Thanks for closing the books on Johnson. I wonder who this A.B. Culvahouse person is and how Obama was "perhaps" naive to expect the meetings to be private when A.B. Culvahouse was able to keep his meetings private?

Culvahouse was counsel to Reagan, and lobbied for Fannie Mae.

But you wouldn't know that from Marc - this is the first time he's actually been mentioned outside of a list, based on the Atlantic servers.

lobbied for Fannie Mae
http://blogs.abcnews.com/politicalpunch/2008/06/and-whos-vett-1.html

But not newsworthy, and not remotely connected to this and the five posts in a row on Johnson.

Marc, this is indefensible.

The problem with the whole thing isn't that he was fired or that he had taken the loan or anything like that. If Obama had simply abandoned the guy ('through him under the bus') then this would all make sense. The problem is that Obama came out swinging from a principled stance, criticizing the idea that Republicans/the press could nit-pick someone so far removed from governance, and then removes him.

Senator Obama has to choose whether or not he wants to play politics or play principles, when he does both it doesn't quite work.

LOL, the "campaign of seamless efficiency" needs to create a FORM LETTER for dismissing, disavowing, and distancing Big Brown from formerly trusted

FRIENDS/ADVISORS/SUPPORTERS/MENTORS/FUNDRAISERS/ETC.
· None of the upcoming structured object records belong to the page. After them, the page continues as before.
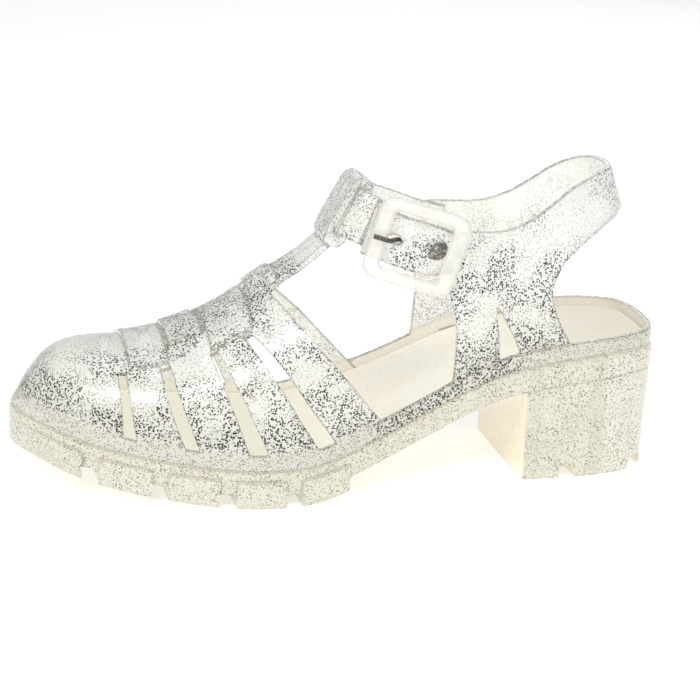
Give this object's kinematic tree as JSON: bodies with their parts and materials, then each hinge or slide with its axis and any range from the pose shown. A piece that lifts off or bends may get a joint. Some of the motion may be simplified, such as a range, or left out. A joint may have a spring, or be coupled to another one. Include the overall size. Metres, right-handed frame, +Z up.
{
  "type": "block heel sandal",
  "caption": "Left closed-toe strap sandal in clear moulded plastic with a woven-look vamp, buckled ankle strap, sling back, cleated sole and block heel.",
  "frame": {"origin": "on the floor under the middle of the shoe's bounding box", "axes": "+X from the toe to the heel, +Y to the arch side away from the buckle, +Z up"},
  "size_m": [0.2394, 0.0894, 0.1144],
  "materials": {
    "outsole": "cloudy cream translucent soft plastic with fine dark specks",
    "insole": "plain warm beige footbed",
    "upper": "clear soft plastic with dark and silver glitter",
    "buckle_frame": "milky translucent hard plastic",
    "buckle_metal": "dark nickel"
  },
  "bodies": {
    "root": {"outsole": "outsole", "insole": "insole", "upper": "upper", "buckle_frame": "buckle_frame", "buckle_prong": "buckle_metal", "rivet": "buckle_metal"}
  },
  "joints": []
}
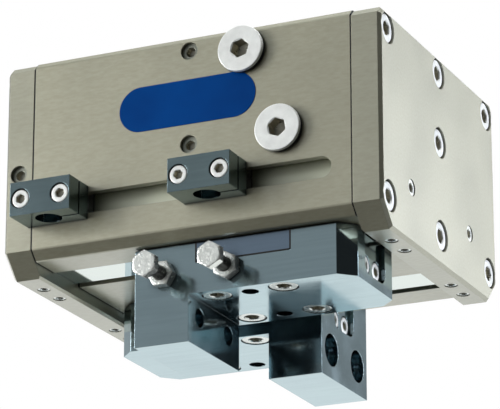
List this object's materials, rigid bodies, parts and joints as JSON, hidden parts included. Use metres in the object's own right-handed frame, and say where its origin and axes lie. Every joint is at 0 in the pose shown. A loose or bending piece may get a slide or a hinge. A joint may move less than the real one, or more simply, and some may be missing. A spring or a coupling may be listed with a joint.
{
  "type": "parallel gripper",
  "caption": "Pneumatic parallel gripper for a robot wrist: flat housing with end plates, two jaws that slide apart on guide rods, and slotted clamp blocks for jaw sensors.",
  "frame": {"origin": "centre of the top mounting face, where the gripper bolts to a robot's wrist", "axes": "+Z points out of the top mounting face, X is the jaws' stroke, -Y is the front face with the air ports and the sensor groove"},
  "size_m": [0.12, 0.1015, 0.091],
  "materials": {
    "housing": "hard anodised, satin",
    "plates": "hard anodised, satin",
    "jaws": "blackened, ground, semi-gloss",
    "base_jaws": "blackened, ground, semi-gloss",
    "clamps": "black anodised, satin",
    "strips": "polished",
    "screws": "bright zinc-nickel, semi-gloss",
    "plugs": "bright, semi-gloss",
    "bright_steel": "ground, bright",
    "gear_steel": "machined",
    "pistons": "machined",
    "bushes": "machined bronze",
    "seals": "matt",
    "name_plate": "glossy printed foil, left bare"
  },
  "bodies": {
    "housing": {"housing_block": "housing", "left_end_plate": "plates", "right_end_plate": "plates", "left_plate_screws": "screws", "right_plate_screws": "screws", "plate_foot_plugs": "plugs", "plate_side_plugs": "plugs", "front_duct_plugs": "plugs", "air_port_plugs": "screws", "cylinder_end_seals": "seals", "front_guide_rods": "bright_steel", "rear_guide_rods": "bright_steel", "front_cover_strip": "strips", "rear_cover_strip": "strips", "pinion_cover": "housing", "cover_screws": "screws", "pinion_bushes": "bushes"},
    "pinion": {"drive_pinion": "gear_steel"},
    "front_jaw_set": {"front_base_jaw": "base_jaws", "front_jaw": "jaws", "front_drive_piston": "pistons", "front_piston_seals": "seals", "front_guide_bushes": "bushes", "front_jaw_screws": "screws", "front_jaw_dowels": "bright_steel", "front_end_screws": "screws", "cam_bolts": "bright_steel", "cam_lock_nuts": "bright_steel"},
    "rear_jaw_set": {"rear_base_jaw": "base_jaws", "rear_jaw": "jaws", "rear_drive_piston": "pistons", "rear_piston_seals": "seals", "rear_guide_bushes": "bushes", "rear_jaw_screws": "screws", "rear_jaw_dowels": "bright_steel", "rear_end_screws": "screws"},
    "left_sensor_mount": {"left_sensor_clamp": "clamps", "left_clamp_screws": "screws", "left_groove_nut": "gear_steel"},
    "right_sensor_mount": {"right_sensor_clamp": "clamps", "right_clamp_screws": "screws", "right_groove_nut": "gear_steel"}
  },
  "joints": [
    {"name": "front_jaw_slide", "type": "slide", "parent": "housing", "child": "front_jaw_set", "axis": [-1, 0, 0], "range_m": [0, 0.03]},
    {"name": "rear_jaw_slide", "type": "slide", "parent": "housing", "child": "rear_jaw_set", "axis": [1, 0, 0], "range_m": [0, 0.03]},
    {"name": "pinion_turn", "type": "hinge", "parent": "housing", "child": "pinion", "pos_m": [0, 0, 0], "axis": [0, 0, -1], "range_deg": [0, 107.5]},
    {"name": "left_sensor_slide", "type": "slide", "parent": "housing", "child": "left_sensor_mount", "axis": [1, 0, 0], "range_m": [0, 0.018]},
    {"name": "right_sensor_slide", "type": "slide", "parent": "housing", "child": "right_sensor_mount", "axis": [1, 0, 0], "range_m": [-0.012, 0.024]}
  ],
  "couplings": [
    {"joint": "rear_jaw_slide", "follows": "front_jaw_slide", "ratio": 1},
    {"joint": "pinion_turn", "follows": "front_jaw_slide", "rad_per_m": 62.5}
  ]
}
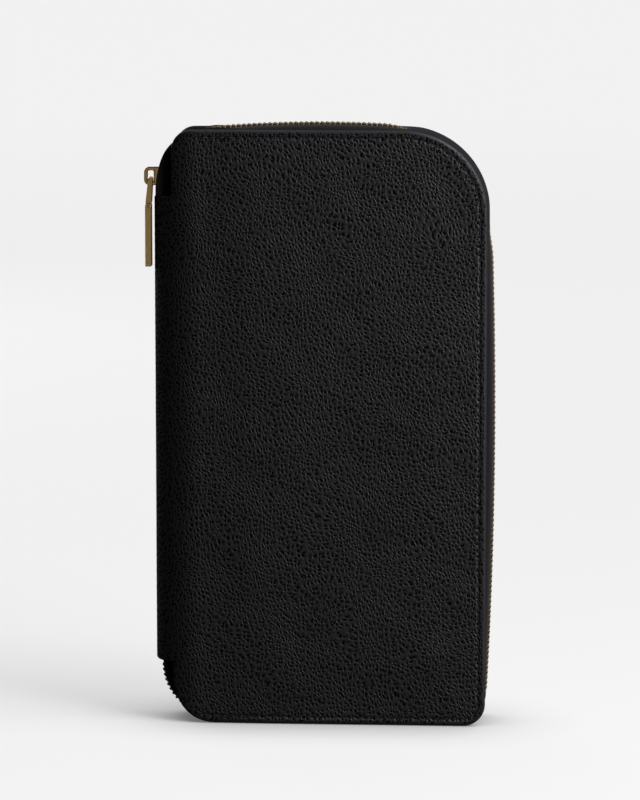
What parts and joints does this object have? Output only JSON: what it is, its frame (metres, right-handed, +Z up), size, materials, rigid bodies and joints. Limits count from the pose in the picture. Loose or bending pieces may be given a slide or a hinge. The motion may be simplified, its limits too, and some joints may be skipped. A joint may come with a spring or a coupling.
{
  "type": "travel document organizer",
  "caption": "Upright zip-around travel organizer in pebbled black leather, with a gold-coloured zip and pockets for a passport, boarding pass and cards.",
  "frame": {"origin": "on the ground under the middle of the closed organizer", "axes": "+Z up, -Y out of the front cover, +X towards the free edge, -X towards the spine"},
  "size_m": [0.1349, 0.024, 0.2329],
  "materials": {
    "outer_leather": "pebbled black leather, satin, with a turned edge",
    "pocket_leather": "thin black leather with a fine grain",
    "lining": "black twill lining",
    "zip_tape": "black woven zip tape",
    "thread": "waxed black thread",
    "foam": "grey foam sheet",
    "board": "grey-brown bonded board",
    "gold_metal": "polished gold-coloured plating"
  },
  "bodies": {
    "rear_cover": {"rear_leather": "outer_leather", "rear_padding": "foam", "rear_board": "board", "rear_lining": "lining", "rear_zip_tape": "zip_tape", "rear_zip_teeth": "gold_metal", "rear_edge_stitching": "thread", "rear_slip_pocket": "pocket_leather", "passport_pocket": "pocket_leather", "zip_pocket_panel": "pocket_leather", "zip_pocket_tapes": "zip_tape", "zip_pocket_teeth": "gold_metal", "zip_pocket_stops": "gold_metal"},
    "spine": {"spine_leather": "outer_leather", "spine_stiffener": "board", "spine_lining": "lining", "top_end_tapes": "zip_tape", "bottom_end_tapes": "zip_tape", "top_end_teeth": "gold_metal", "bottom_end_teeth": "gold_metal", "top_stops": "gold_metal", "bottom_stop": "gold_metal"},
    "front_cover": {"front_leather": "outer_leather", "front_padding": "foam", "front_board": "board", "front_lining": "lining", "front_zip_tape": "zip_tape", "front_zip_teeth": "gold_metal", "front_edge_stitching": "thread", "boarding_pass_pocket": "pocket_leather", "card_backing": "pocket_leather", "card_slot_1": "pocket_leather", "card_slot_2": "pocket_leather", "card_slot_3": "pocket_leather", "card_slot_4": "pocket_leather", "card_slot_5": "pocket_leather"},
    "zip_slider": {"slider_body": "gold_metal", "slider_crown": "gold_metal"},
    "zip_pull": {"pull_link": "gold_metal"},
    "zip_pull_bar": {"pull_bar": "gold_metal", "pull_pin": "gold_metal"},
    "pocket_slider": {"inner_slider": "gold_metal"},
    "pocket_pull": {"inner_pull": "gold_metal"}
  },
  "joints": [
    {"name": "spine_fold", "type": "hinge", "parent": "rear_cover", "child": "spine", "pos_m": [-0.0575, 0.00923, 0.115], "axis": [0, 0, -1], "range_deg": [0, 90]},
    {"name": "front_fold", "type": "hinge", "parent": "spine", "child": "front_cover", "pos_m": [-0.0575, -0.00923, 0.115], "axis": [0, 0, -1], "range_deg": [0, 90]},
    {"name": "zip_travel", "type": "hinge", "parent": "spine", "child": "zip_slider", "pos_m": [-0.0367, 0, 0.20623], "axis": [0, 1, 0], "range_deg": [0, 20], "deforming": ["top_end_teeth"]},
    {"name": "pull_swing", "type": "hinge", "parent": "zip_slider", "child": "zip_pull", "pos_m": [-0.0654, 0, 0.2103], "axis": [0, 1, 0], "range_deg": [0, 170]},
    {"name": "pull_bar_swing", "type": "hinge", "parent": "zip_pull", "child": "zip_pull_bar", "pos_m": [-0.0663, 0, 0.2], "axis": [0, 1, 0], "range_deg": [0, 90]},
    {"name": "pocket_zip_travel", "type": "slide", "parent": "rear_cover", "child": "pocket_slider", "axis": [1, 0, 0], "range_m": [0, 0.074], "deforming": ["zip_pocket_teeth"]},
    {"name": "pocket_pull_swing", "type": "hinge", "parent": "pocket_slider", "child": "pocket_pull", "pos_m": [-0.029, 0.0021, 0.193], "axis": [0, 0, -1], "range_deg": [0, 170]}
  ],
  "couplings": [
    {"joint": "front_fold", "follows": "spine_fold", "ratio": 1}
  ]
}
It would save the typists in the office hours of labor.

"robert ethan," please illuminate—are you a Hillary Clinton dead-ender or a right-wing nutjob?

And Ambinder, you sleazy shitbag, I am desperately hoping you shut down your comments again so that your traffic and influence shrinks. True.
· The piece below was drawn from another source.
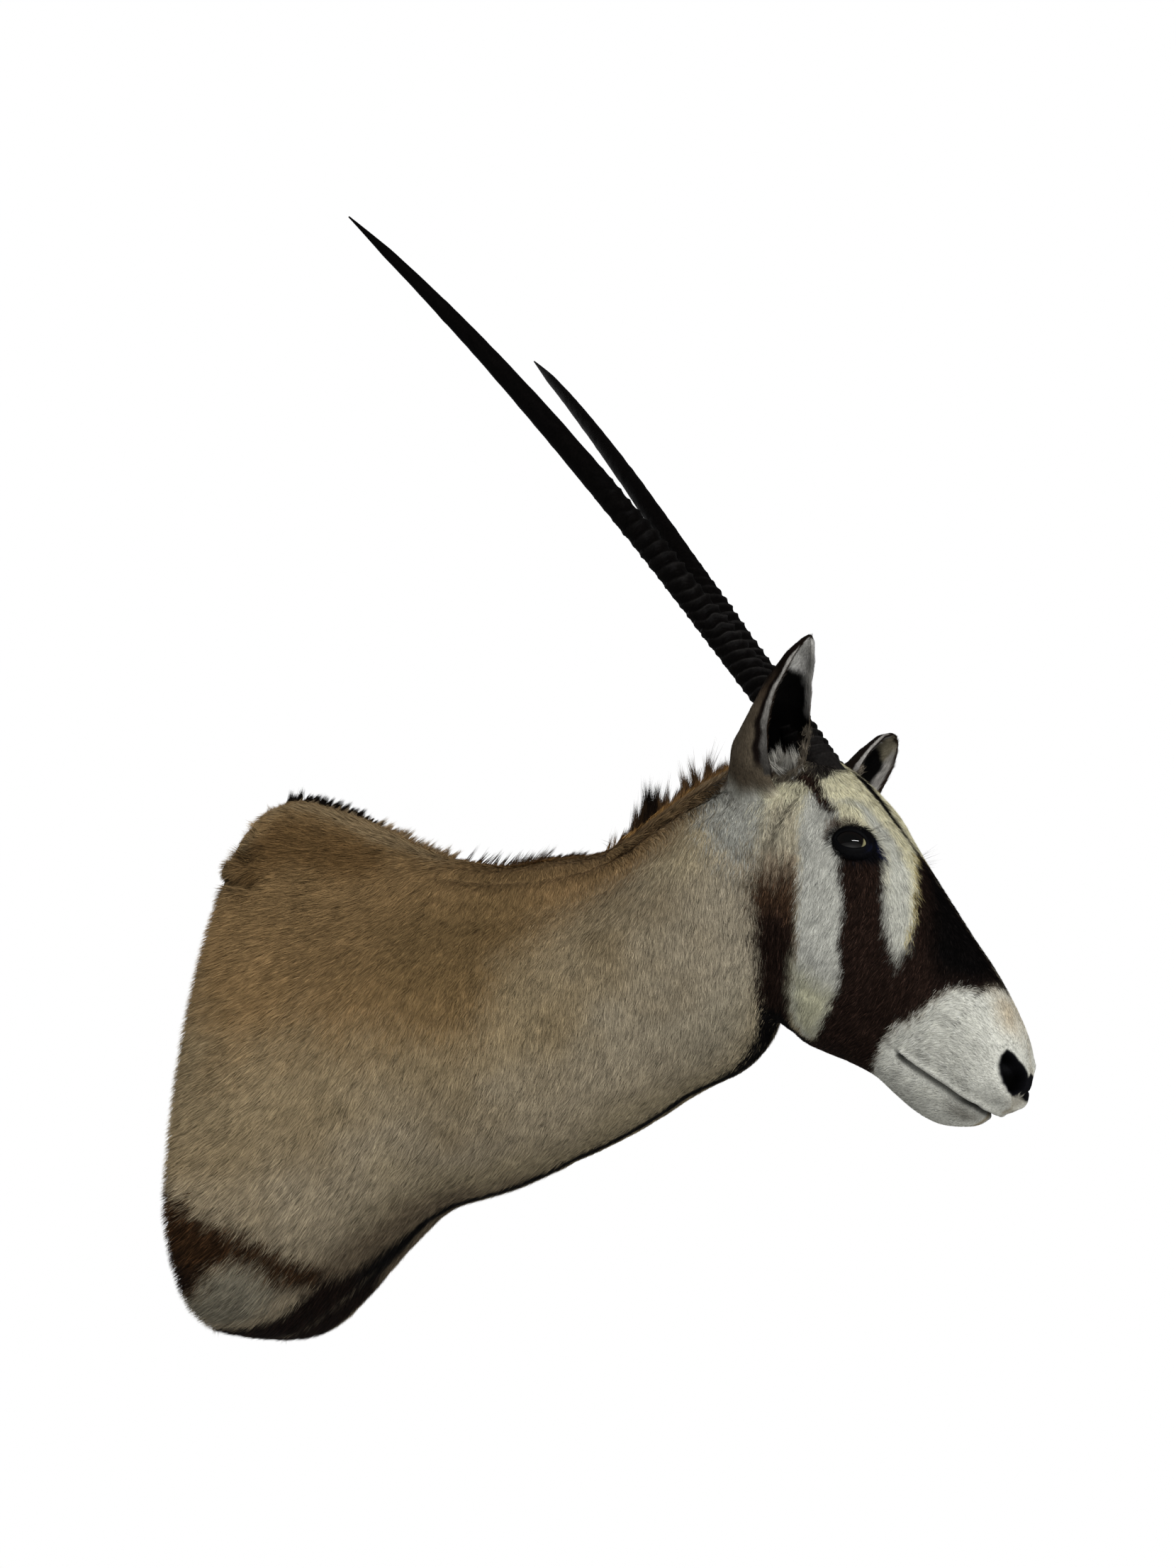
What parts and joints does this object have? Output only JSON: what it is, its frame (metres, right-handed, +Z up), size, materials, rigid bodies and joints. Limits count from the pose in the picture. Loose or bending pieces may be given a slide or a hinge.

Here's the thing: No one outside of Beltway creatures and political junkies gives a crap about this. I saw Chuck Todd making a big deal out of it on MSNBC yesterday, and for once, I felt he was completely off base. It's already forgotten.

So when your candidate shows that he is not super-human or really any different from the rest of the politicians, you can only vilify those who choose to report his missteps?